━━ Material to process
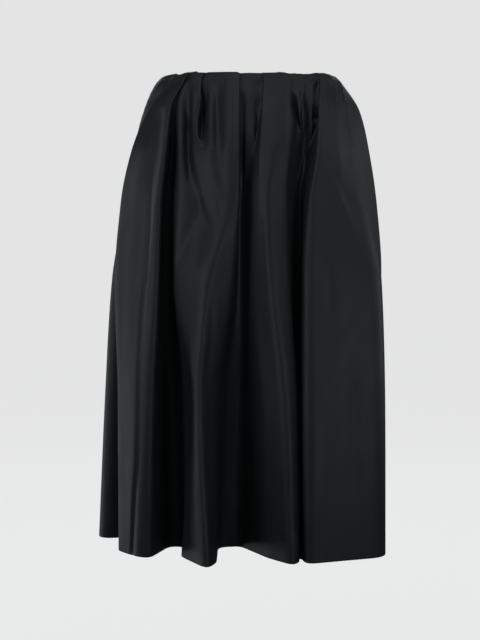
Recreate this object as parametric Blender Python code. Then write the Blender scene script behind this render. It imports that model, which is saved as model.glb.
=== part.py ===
"""A pleated satin skirt of midi length, filled out as if worn, with a stitched waist edge.

The skirt hangs round the Z axis: front towards -Y, the wearer's left side towards +X, the origin at the
centre of the waist opening. A plan section of the cloth is a string drawn taut round pegs, one peg for
each fold line; the pegs move and grow from the waist down to the hem, so that the flat laps of the
waist pleats open into round folds.
"""

import math

import bmesh
import bpy
import numpy as np
from mathutils import Matrix, Vector

MM = 0.001

# Driving sizes, in millimetres. Heights run down from the top edge.
TOP_EDGE = 6.0  # height of the top edge over the origin
LENGTH = 792.0
WAIST_SIZES = {"top": (300.0, 194.0), "stitch": (321.0, 205.0)}  # width, depth; the pleats swell at once
WAIST_HALF = 150.0  # the fold rows' places across the waist are measured on an ellipse this wide
WALL = 1.2
SEAM_GAP = 0.4

# The heights that the fold rows below are drawn at, and the radius that a fold has there.
LEVELS = {"top": 0, "stitch": 11, "yoke": 58, "hip": 130, "seat": 212, "thigh": 343, "knee": 538, "hem": 792}
FOLD_RADIUS = {"top": 1.6, "stitch": 1.75, "yoke": 4, "hip": 9, "seat": 13, "thigh": 18, "knee": 24, "hem": 24}
# The rows' places across are drawn on the photo's view and brought in by these shares, level by level.
SPREAD = {"yoke": 0.98, "hip": 0.985, "seat": 0.985, "thigh": 0.991, "knee": 0.996, "hem": 1.0}
PLAIN_RADIUS = 150.0  # how softly plain cloth bends between its folds, where it has the room
HARDLY_BENT = math.radians(20)
# How far along the section a fold is softened at each level, and the step that it is worked out in.
SOFTENING = {"top": 0.3, "stitch": 0.4, "yoke": 1.8, "hip": 4, "seat": 6, "thigh": 8.5, "knee": 10, "hem": 10}
SOFTENING_STEP = 0.8
ARC_POINTS = 13
PEG_ROOM = 0.24  # the share of the way to the next peg that a bend may take
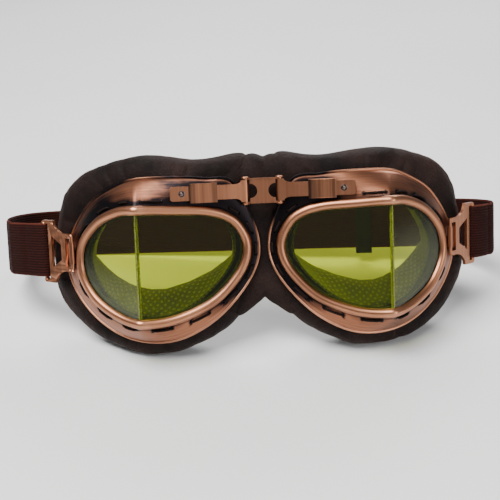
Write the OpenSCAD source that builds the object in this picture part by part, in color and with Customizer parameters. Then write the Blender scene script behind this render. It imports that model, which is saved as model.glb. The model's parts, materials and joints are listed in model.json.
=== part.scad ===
// Vintage motorcycle goggles that stand on their pads and lean back.
// The shapes are drawn upright, as worn: x across the face, y back towards
// the face, z up, with y = 0 at the folds of the lenses. stand() then leans
// them back and sets them on the floor.

/* [Stance] */
// Angle that the goggles lean back at
lean = 21.5; // [21:0.1:22]
// Height of the lens centres above the floor, before the lean
rise = 50.9; // [50.5:0.1:51.5]
// Distance from the middle of the strap loop to the lens folds
set_back = 53.9; // [50:0.1:60]
// Sideways distance from the middle of the strap loop to the nose
side_shift = 4.2; // [0:0.1:6]

/* [Lenses] */
// Distance from the nose to the fold of each lens
fold_x = 60; // [59:0.5:61]
// Angle that the front pane turns back towards the nose
front_yaw = 10; // [8:0.5:11]
// Angle that the side pane turns back towards the temple
side_yaw = 35; // [33:0.5:37]
// Thickness of a pane
pane_t = 2; // [1.8:0.1:2]
// Width of the rim that holds the panes
rim_w = 4.6; // [4.2:0.1:4.8]
// Height of the rim's crown above the panes
rim_h = 2.1; // [1.6:0.1:2.2]

/* [Eyecup] */
// Thickness of the pressed metal
metal_t = 0.8; // [0.7:0.05:0.9]
// Depth of the eyecup's lip behind the folds, near the nose
lip_depth = 8; // [7.8:0.1:8.2]
// Extra depth of the lip at the temple
lip_wrap = 22; // [21:0.5:23]
// Extra depth of the lip beside the nose
lip_tuck = 2.6; // [2.5:0.1:2.7]

/* [Bridge] */
// Height of the bridge above the lens centres
bridge_z = 33.4; // [33:0.1:33.8]
// Angle of the bridge bars
bar_yaw = 6; // [5:0.5:7]
// Thickness of a bridge bar
bar_t = 1.2; // [1:0.1:1.3]
// Height of a bridge bar
bar_h = 6.8; // [6.4:0.1:7]
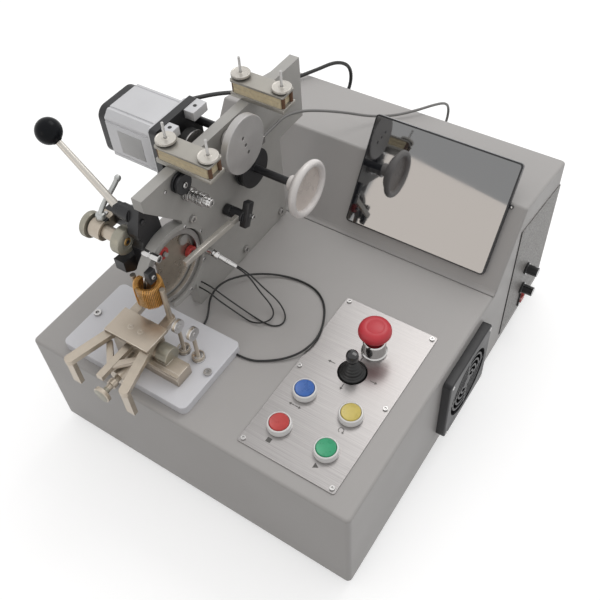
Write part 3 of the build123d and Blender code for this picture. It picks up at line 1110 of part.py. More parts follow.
# ---------------------------------------------------------------- lever group
BLOCK_TOP = RING_Z + BLOCK_ABOVE_RING
BLOCK_FOOT = BLOCK_TOP - BLOCK_HEIGHT
BLOCK_FRONT = RING_Y - BLOCK_REACH
BLOCK_BACK = BLOCK_FRONT + BLOCK_DEPTH
LUG_RIGHT = PLATE_LEFT - LUG_FROM_PLATE
LUG_BACK = (LEVER_SPOT[0] + 3, LEVER_SPOT[0] + 15)
LUG_LEFT = LUG_RIGHT - LUG_LENGTH
BLOCK_RIGHT = PLATE_LEFT
BLOCK_LEFT = BLOCK_RIGHT - BLOCK_THICKNESS
BOSS_LEFT = BLOCK_LEFT - LEVER_BOSS_LENGTH
SPINDLE_BORE = FRONT_SPINDLE_RADIUS + RUN_CLEARANCE
with BuildPart() as lever_block:
    with BuildSketch(Plane.YZ.offset(BLOCK_LEFT)):
        with BuildLine():
            Polyline(
                (BLOCK_FRONT + 12, BLOCK_TOP),
                (BLOCK_BACK - 3, BLOCK_TOP - 20),
                (BLOCK_BACK, BLOCK_TOP - 66),
                (BLOCK_BACK - 22, BLOCK_TOP - 70),
                (BLOCK_FRONT + 12, BLOCK_FOOT),
                (BLOCK_FRONT, BLOCK_FOOT),
                (BLOCK_FRONT, BLOCK_TOP - 32),
                close=True,
            )
        make_face()
    extrude(amount=BLOCK_THICKNESS)
    # the toe beside its foot
    toe_back = BLOCK_FRONT + 6
    toe_foot = BLOCK_FOOT
    with BuildSketch(Plane.YZ.offset(BLOCK_LEFT - TOE_WIDTH)):
        with BuildLine():
            Polyline(
                (toe_back, toe_foot),
                (toe_back, toe_foot + TOE_HEIGHT),
                (toe_back - TOE_LENGTH, toe_foot + TOE_HEIGHT + 4),
                (toe_back - TOE_LENGTH, toe_foot + 8),
                (toe_back - TOE_LENGTH + 12, toe_foot),
                close=True,
            )
        make_face()
    extrude(amount=TOE_WIDTH + 1)
    bar_x(BOSS_LEFT, BLOCK_LEFT + 1, *LEVER_SPOT, LEVER_BOSS_RADIUS)
    # the lug that carries the front spindle
    bar_x(LUG_LEFT, LUG_RIGHT, *FRONT_SPINDLE_SPOT, LUG_RADIUS)
    block(
        (LUG_LEFT, LUG_RIGHT),
        (FRONT_SPINDLE_SPOT[0], LEVER_SPOT[0] + 4),
        (FRONT_SPINDLE_SPOT[1] - 3, FRONT_SPINDLE_SPOT[1] + LUG_RADIUS),
    )
    block(
        (LUG_RIGHT - 2, BLOCK_LEFT + 1),
        LUG_BACK,
        (FRONT_SPINDLE_SPOT[1] - 3, FRONT_SPINDLE_SPOT[1] + LUG_RADIUS),
    )
    block(
        (LUG_LEFT, LUG_RIGHT),
        LUG_BACK,
        (FRONT_SPINDLE_SPOT[1] - 3, FRONT_SPINDLE_SPOT[1] + LUG_RADIUS),
    )
    bar_x(LUG_LEFT - 1, BLOCK_RIGHT + 1, *FRONT_SPINDLE_SPOT, SPINDLE_BORE, Mode.SUBTRACT)
    bar_x(BOSS_LEFT - 1, BLOCK_LEFT + 4, *LEVER_SPOT, PIN_RADIUS + RUN_CLEARANCE, Mode.SUBTRACT)
save(lever_block.part, "lever_block")

KNURL_LEFT = LUG_LEFT - 2.0 - KNURL_WIDTH
END_DISC_RIGHT = BLOCK_LEFT - 0.4
with BuildPart() as front_spindle:
    shaft_end = END_DISC_RIGHT - END_DISC_WIDTH
    bar_x(KNURL_LEFT + KNURL_WIDTH, shaft_end, *FRONT_SPINDLE_SPOT, FRONT_SPINDLE_RADIUS)
    bar_x(KNURL_LEFT, KNURL_LEFT + KNURL_WIDTH, *FRONT_SPINDLE_SPOT, KNURL_RADIUS)
    with BuildSketch(Plane.YZ.offset(END_DISC_RIGHT - END_DISC_WIDTH)):
        with Locations(FRONT_SPINDLE_SPOT):
            Circle(END_DISC_RADIUS)
    extrude(amount=END_DISC_WIDTH)
    fillet(front_spindle.faces().sort_by(Axis.X)[-1].edges(), 2)
    with BuildSketch(Plane.YZ.offset(END_DISC_RIGHT)):
        with Locations(FRONT_SPINDLE_SPOT):
            RegularPolygon(4, 6)
    extrude(amount=-5, mode=Mode.SUBTRACT)
save(front_spindle.part, "front_spindle")

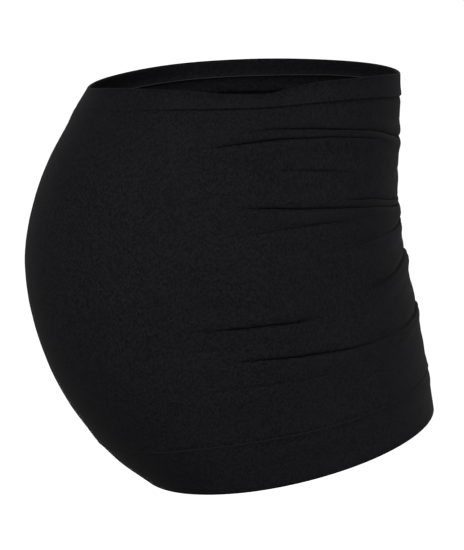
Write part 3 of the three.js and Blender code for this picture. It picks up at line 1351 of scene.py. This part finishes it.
━━━━
▶ [Goal]:
Report only the number of lines that hold the string "code" in this listing.

▶ [Final result]:
3